Political scientist talks creativity to kick off UF lecture series

January 22, 2014

GAINESVILLE, Fla. – The University of Florida has invited its faculty together next week for an intellectual pep rally. It’s a lecture, yes, but with a motive to celebrate academics as well as to edify.

Distinguished professor Leslie Paul Thiele of UF’s political science department will speak about “Fostering a Culture of Responsible Creativity,” the first talk in the Faculty Senate’s Distinguished Professor Lecture Series, at 4 p.m. Jan. 27 at Emerson Alumni Hall.
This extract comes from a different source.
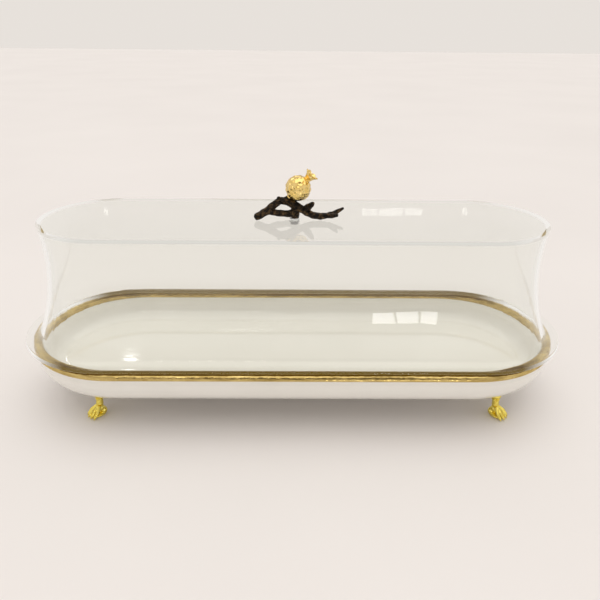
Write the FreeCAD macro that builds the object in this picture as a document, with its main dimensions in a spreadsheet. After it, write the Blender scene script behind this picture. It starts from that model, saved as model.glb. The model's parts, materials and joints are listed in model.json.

The series puts the latest class of UF distinguished professors – chosen for their records of exceptional achievement that puts them at the top of their disciplines – in front of a faculty audience to translate their work to people outside their field. To go pop without pandering.

The lectures serve as a reminder, at a time when UF is recruiting as many as 130 new academic stars to help lift it to national preeminence, that the newcomers will be joining an existing team of all-stars.

“Preeminence is not taking us from ground zero to preeminence. We’re already at a good place,” said Marc Heft, Faculty Senate president and a professor in the College of Dentistry. “What we’re doing with preeminence is augmenting our faculty strategically.”

Heft said his aim in creating the lecture series is to engage faculty from across campus in thinking about core issues in the university’s intellectual life. Responsible creativity certainly counts among those core issues, Heft said.

Thiele’s talk is expected to touch on how creativity happens and how creativity can be harnessed to forward environmental, social and other beneficial goals. He’ll also unveil his vision for a new research center on campus to foster responsible creativity.

“Creativity, of course, can cut two ways,” Thiele said. “Bringing a sense of ethics to innovation can help UF make an even more positive impact on society with its discoveries.”

The series continues Feb. 17 when engineering professor Ranganathan Narayanan is scheduled to deliver a lecture titled, “Bhopal – A Tale of Technology, Tragedy, and Travesty.”

Leonid Moroz, a professor of neuroscience in UF’s Whitney Laboratory for Marine Bioscience, is scheduled to speak March 24.